Sofia Quiroga, Strategic Partnerships and Advocacy Officer for Latin America and the Caribbean at Equality Now, said it best: “This wasn’t something we achieved alone. It was years of coalition-building, public pressure, and persistence. We fought to bring girls’ voices into the process and refused to let the issue fall off the political agenda.”

The President signed the bill swiftly after it passed, signalling political alignment. Camila Didriksen, from Comunidad de Derechos Humanos, reminded us why this matters. “This law tells girls: your life belongs to you. You have the right to dream freely and choose your own path.”
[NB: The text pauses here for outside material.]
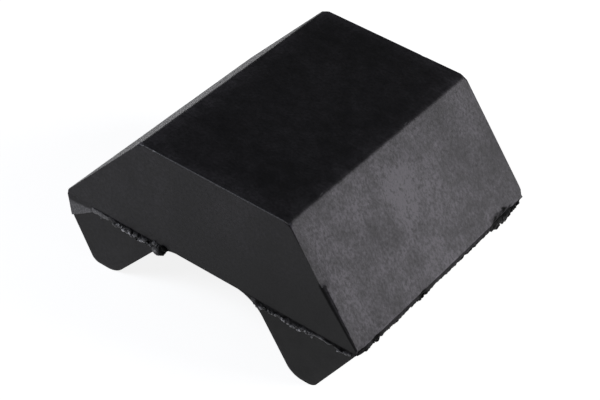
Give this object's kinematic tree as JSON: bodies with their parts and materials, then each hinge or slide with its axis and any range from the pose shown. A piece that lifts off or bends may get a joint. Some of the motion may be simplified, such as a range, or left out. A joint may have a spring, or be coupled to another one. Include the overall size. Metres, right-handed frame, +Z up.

The United States: Legal gaps and hidden harm

Many are surprised to learn that child marriage is still legal across most of the United States. In fact, between 2000 and 2021, over 314,000 minors were legally married, most of them girls, and often to adult men.

As Anastasia Law, Program Officer for North America at Equality Now, pointed out, “The law is inconsistent. A child in the US can be married under certain conditions, but can’t file for divorce or access a shelter without adult intervention. Marriage becomes a loophole that shields abuse and exploitation.”

Despite progress in 16 states that now ban child marriage without exception, significant gaps remain in the rest of the country. Parental and judicial consent are frequently misused, and some states allow marriage in cases of pregnancy, reinforcing the myth that marriage is a solution to early pregnancy. Our recent  joint report published with Unchained At Last, Legal Gaps and Enduring Harm, Analysing the Persistence of Child Marriage in the United States,  demonstrates how these legal gaps persist and what must be done to close them. It is a reminder that no country is exempt from this issue — and that reform is as needed in the global North as it is elsewhere.

Southern Africa: Model laws and momentum for change

In Southern Africa, the statistics are sobering. Countries like Mozambique, Malawi, Tanzania, and Madagascar have high rates of child marriage. In total, millions of girls across the region are affected.

But the region is also home to one of the most progressive legal frameworks on this issue: the Southern African Development Community (SADC) Model Law on Eradicating Child Marriage and Protecting Children Already in Marriage. This regional law provides a powerful legal standard that aligns with the African Charter on the Rights and Welfare of the Child and the Maputo Protocol, both of which establish 18 as the minimum age of marriage with no exceptions.

Krishna Seegobin, Legal and Policy Advisor at the SADC Parliamentary Forum, described the model law as a catalyst. “It gives parliaments a concrete starting point. Legal drafting no longer begins with a blank page. The model law provides terminology, benchmarks, and alignment with human rights standards, which means faster reform and better protection for children.”

We are already seeing its influence across the region. Countries like Zimbabwe, Mauritius, Zambia, and Mozambique have made strides in strengthening their laws and implementation mechanisms, backed by public pressure and cross-party support.

What works: Lessons from a global movement

From all these regions, a few clear themes emerged:

  • Change happens when civil society leads. Local organisations and advocates are often the ones holding the issue on the agenda when governments look away.
  • Laws matter, and implementation matters just as much. Legislation is the foundation, but without training for officials, budget allocations, and public education, change stays on paper.
  • Collaboration is key. Progress requires coalitions: survivor advocates, policymakers, lawyers, and community leaders, all working together toward a shared goal.
  • Every context is different, but the rights of girls are universal. Whether in La Paz, Louisiana or Lilongwe, the harm caused by child marriage looks painfully familiar.

A girl’s future must be free, not forced

This year’s theme for International Day of the Girl Child, #FutureNotForced, is more than a hashtag. It is a vision we must continue to fight for. Because a girl is not a solution to poverty, she is not a safeguard against shame. She is not a bargaining tool or a quick fix to systemic failure, she is a child. And she has the right to dream, to learn, to lead – and to choose her own future.